Director Pontecorvo seems torn between making a proletarian opera and a lean, no-frills slice of hardscrabble life. Thanks to the press notes, we learn that if the director had had his way, the film wouldn’t have been in color, nor would international actress Alida Valli (best known for her role in The Third Man) been cast as Squarció’s wife. Too glamorous.

Pontecorvo, a former journalist who hung out in Paris with Picasso and Sartre and later joined the Communist Party, but whose main influence was evidently filmmaker Roberto Rossellini, even objected at first to casting Montand. But the transplanted Frenchman is the best thing about this essentially ordinary grassroots saga. Montand gives Squarció the Full Mediterranean: doomed eyes forever gazing into the middle distance, quick sardonic comebacks, slouching physicality (think Robert Mitchum pickled in Ricard), and always, the simmering threat of violence. We stick around to see what crazy thing the defiant Squarció will do next, and he obliges by stirring up a capsule history of European labor unrest, garnished with believable touches of warm family life, particularly between him and his two equally feisty sons.

The post-WWII reference points may be a little too hazy for us to pick up on in 2002. Certainly both Pontecorvo and Montand knew firsthand about 20th-century strife. Pontecorvo, son of a wealthy Jewish industrialist in Pisa, relocated to Paris to avoid fascist anti-Semitism, later returning to Italy to create socially conscious films with a strong reportorial feel. The Wide Blue Road was followed in 1960 by Kapo, a concentration-camp drama, but his everlasting fame came with 1966’s The Battle of Algiers, an unnervingly realistic docudrama, filmed in grainy black-and-white, about Algerian revolutionaries’ efforts to drive out the French colonial apparatus in the 1950s. The tension was so thick you could smell the cordite as the bombs exploded. The Battle of Algiers was scripted by Franco Solinas, who began his collaboration with Pontecorvo on The Wide Blue Road. Pontecorvo’s Burn! (1969) starred Marlon Brando in another piece of historical agitprop, the story of a Caribbean slave revolt and the British officer who commandeered it (the same incident that inspired Alex Cox’s Walker).

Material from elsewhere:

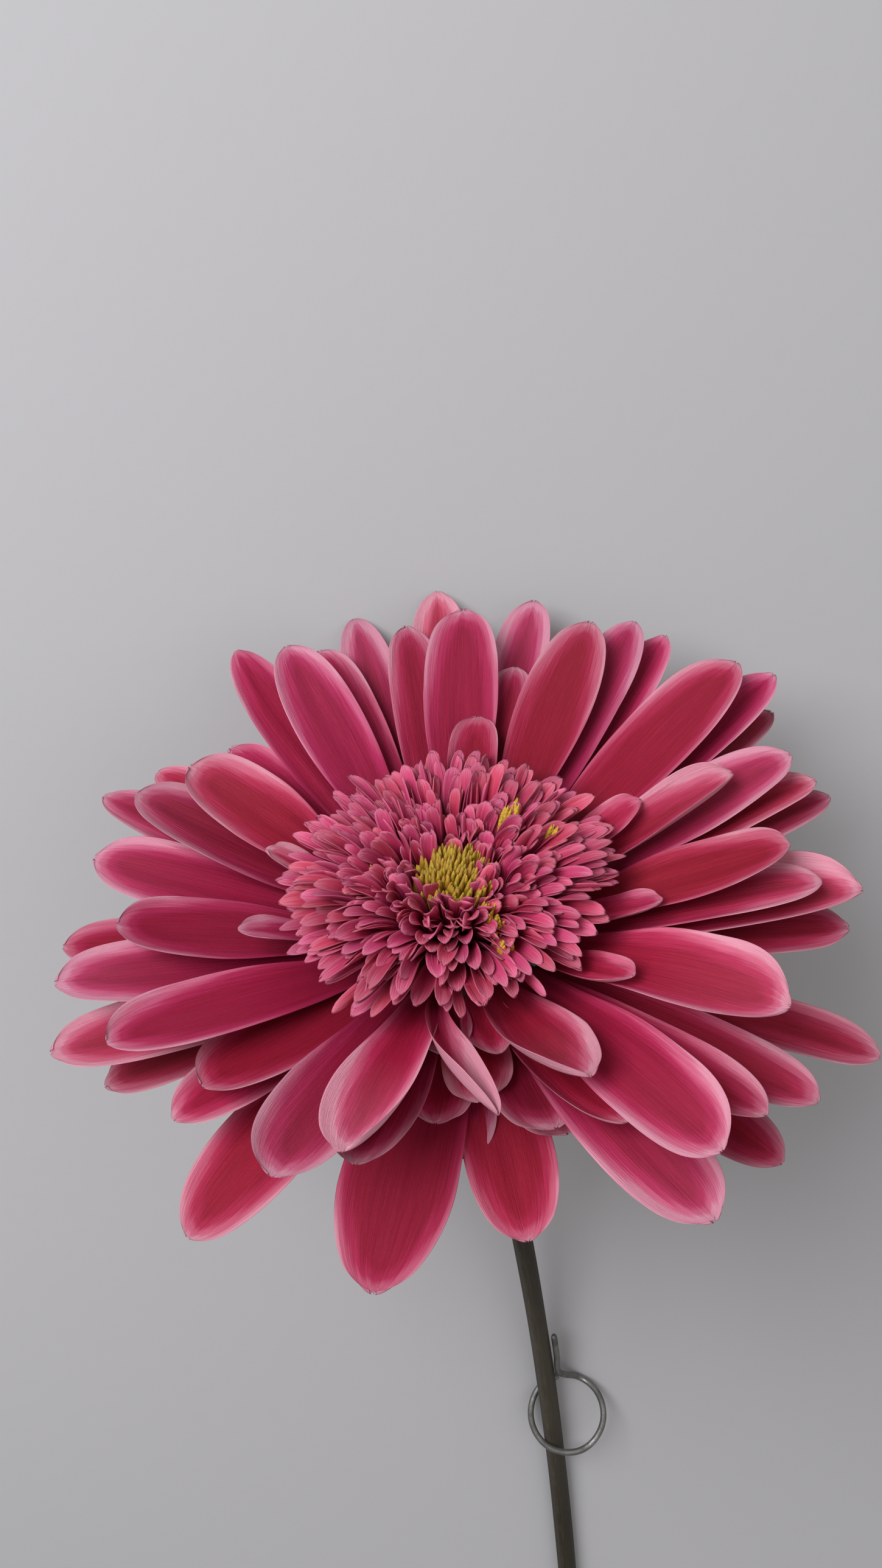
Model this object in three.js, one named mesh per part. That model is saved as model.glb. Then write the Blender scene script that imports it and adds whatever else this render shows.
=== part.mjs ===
// A cut gerbera lying on a flat surface: a leafless stem that arches up to the flower head, the head on its
// side with its lowest ray petals on the surface, and a loose wire ring round the stem.
// Millimetres, +Z up. The stem runs towards -Y. The origin is on the surface, under the flower's middle.
import * as THREE from "three";

const GAP = 0.3; // between pieces that touch

// Flower head, in its own frame: +Z out of the face, +Y towards the petals on the surface ("12 o'clock").
const HEAD_TILT = 30; // degrees that the face looks up from the horizon
const RECEPTACLE_RADIUS = 12.6;
const RECEPTACLE_TOP = 0.8;
const RECEPTACLE_WALL = 9.4; // height of the upright wall that carries the petals
const RECEPTACLE_DEPTH = 14.8; // from the top down to the neck
const NECK_RADIUS = 4.4;
const SHOULDER = [0.84, 0.2]; // of the receptacle's radius, and of its depth above the neck

// Ray petals: rings of petals one above the other, each ring steeper than the one below.
const PETAL_LENGTH = 42;
const PETAL_WIDTH = 10.5;
const PETAL_THICKNESS = 0.6;
const PETAL_CLAW = 0.34; // width at the foot, as a share of the full width
const PETAL_WIDEST = 0.64; // where along its length a petal is widest
const PETAL_CUP = 0.09; // how far the edges rise, as a share of half the width
const PETAL_TIP = 0.14; // width of the tip's end, as a share of the full width
const PETAL_ROWS = 6;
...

Pontecorvo helmed only six feature films (including one episode in an anthology) before retiring in protest of “the decline in cinema” — one masterpiece and at least two pretty good movies. The Wide Blue Road is one of the pretty good ones, the tale of an uncomplicated, natural man being pushed and pulled by current events, and facing his troubles with plenty of Italian menefreghismo. It’s hard for us to feel a sense of solidarity with a man who makes his living by bombing fragile coral reefs and collecting the dead fish that float to the surface, but somehow Pontecorvo and Montand lend frustrated Squarció his share of rough dignity, especially in the magnificent final moments, when the poetry of the situation bubbles to the surface in spite of all the documentary grittiness.

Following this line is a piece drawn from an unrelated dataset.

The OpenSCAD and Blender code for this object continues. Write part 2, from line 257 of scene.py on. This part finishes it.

Yves Montand, arguably the most popular French film actor of all time (and along with Jean Gabin the epitome of the soulful working man), was in fact born Italian, the son of a Communist broom-maker father. Many biographies assume that because his real name was Ivo Livi, Montand was Jewish. Not so; but in common with Pontecorvo, the young man and his family did flee Mussolini’s Italy to resettle in France. Growing up in a poor neighborhood in Marseille, young Ivo adopted his stage name from his mother’s habit of calling him to dinner: “Ivo, montaaaa!” Montand’s life was legendary — French Resistance, lover of Edith Piaf, dancer, Communist, tough-guy actor, singer of world-weary chansons, master of the art of smoking a Gauloise, etc. — and a measure of that legend rubs off on his character Squarció. He talks back to cops, does the wrong thing for the right reasons, takes care of his family first, and never gives up — a definite threat to the new world order.

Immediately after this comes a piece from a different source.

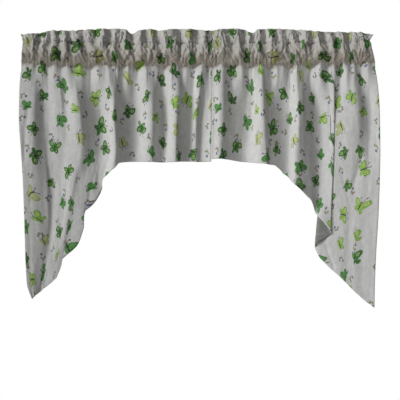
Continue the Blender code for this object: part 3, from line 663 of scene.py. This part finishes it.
    front = (~on_drop) & (np.arange(len(X))[:, None] >= first_drop - ROWS["ruffle"] - ROWS["pocket"])
    curls = [(((a, 32.0), (0.65 * a + 0.35 * b, 38.0), (b, 47.0)), wide, deep)
             for a, b, wide, deep in panel["curls"]]
    for points, wide, deep in list(panel["tucks"]) + curls:
        d, s = to_line(X, Y, points)
        fade = smooth(np.clip(np.minimum(s, 1 - s) * 4.0, 0, 1))
        OUT = OUT + front * 0.001 * deep * np.exp(-(d / wide) ** 2) * (0.2 + 0.8 * fade)

    hem_d = np.minimum(us, CUT_WIDTH - us)[None, :] * np.ones_like(X)
    perp = (y_hem[None, :] - Y) * UNIT / slant[None, :]
    hem_d = np.where(on_drop, np.minimum(hem_d, perp), hem_d)

    n_row = len(X)
    co = np.stack([wx(X), -OUT, wz(Y)], axis=-1)            # row, column, xyz
    verts = co.reshape(-1, 3)
    idx = np.arange(n_row * n_col).reshape(n_row, n_col)
    a, b = idx[:-1, :-1].ravel(), idx[:-1, 1:].ravel()
    c, d = idx[1:, 1:].ravel(), idx[1:, :-1].ravel()
    # the printed face looks out of the folded heading and towards the room
    faces = np.stack([a, d, c, b], axis=1)
    me = bpy.data.meshes.new(panel["name"] + "_swag_cloth")
    me.vertices.add(len(verts))
    me.vertices.foreach_set("co", verts.ravel())
    me.loops.add(faces.size)
    me.loops.foreach_set("vertex_index", faces.ravel())
    me.polygons.add(len(faces))
    me.polygons.foreach_set("loop_start", np.arange(0, faces.size, 4))
    me.polygons.foreach_set("use_smooth", np.ones(len(faces), bool))
    me.update(calc_edges=True)
    me.validate()
    uv = me.uv_layers.new(name="cloth")
    flat_uv = np.stack([np.broadcast_to(us[None, :], V.shape), V], axis=-1).reshape(-1, 2)
    uv.data.foreach_set("uv", flat_uv[faces.ravel()].ravel())
    att = me.attributes.new("hem", "FLOAT", "POINT")
    att.data.foreach_set("value", hem_d.ravel())
    obj = bpy.data.objects.new(panel["name"] + "_swag_cloth", me)
    bpy.context.scene.collection.objects.link(obj)
    thick = obj.vertex_groups.new(name="layers")
    w = CLOTH / HEM + (1.0 - CLOTH / HEM) * (1.0 - smooth((hem_d.ravel() - HEM_WIDE) / 0.0010))
    levels_w = np.round(w, 2)
    for value in np.unique(levels_w):
        thick.add(np.nonzero(levels_w == value)[0].tolist(), float(value), "REPLACE")
    shell = obj.modifiers.new("thickness", "SOLIDIFY")
    shell.thickness = HEM
    shell.offset = -1.0
    shell.vertex_group = "layers"
    shell.use_even_offset = False
    shell.material_offset = 1
    shell.material_offset_rim = 0
    area = 0.0
    e1 = np.diff(us)
    # flat area: the heading in full, and the drop down to its slanted hem
    drop_flat = (y_hem - y_low) * UNIT
    area = float(np.sum(0.5 * (drop_flat[1:] + drop_flat[:-1]) * e1)) + CUT_WIDTH * (v0 + 0.006)
    length = float(drop_flat.max()) + v0 + 0.006
    return obj, (CUT_WIDTH, length), area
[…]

The rest of the cast forms a sort of chorus behind the bloody but unbowed hero. Pontecorvo was right — Alida Valli is probably too chic-looking to portray a humble fisherman’s wife who takes in sewing, but her role is more symbolic than dramatic. More to the point are Squarció’s two young sons, twelve-year-old Tonino (Giancarlo Soblone) and eight-year-old Bore (Ronaldino Bonacchi), chips off the old block who stand up for their father and defend the honor of their older sister with their fists. That older sister, Diana (Federica Ranchi), would be the linchpin of the tragedy if The Wide Blue Road were truly an opera: her first love, a guy named Domenico, gets accidentally blown up when the local Coast Guard marshal catches him removing some of Squarció’s stash of homemade depth bombs; the family of boyfriend number two, Renato (Mario Girotti), is heavily involved in plans to start a fishing cooperative in the village in order to bypass the avaricious fish merchant and get fair prices for their catches. But headstrong he-man Squarció wants nothing to do with labor unions (“I’m not the co-op type,” he declares) nor the old-fashioned practice of going out in nonmotorized boats and using nets. He prefers a motorboat and dynamite, and he pays the price.

The Wide Blue Road is being rereleased by Milestone Film & Video, which has performed similarly painstaking rights acquisition, restoration, and distribution for other “lost films” in the last few years, notably Mikhail Kalatazov’s I Am Cuba, Pier Paolo Pasolini’s Mamma Roma, and F.W. Murnau’s Tabu. Based on the honest, meat-and-potatoes appeal of The Wide Blue Road, it would be a treat to see more of Pontecorvo’s rare filmography. In the meantime, careful with that dynamite.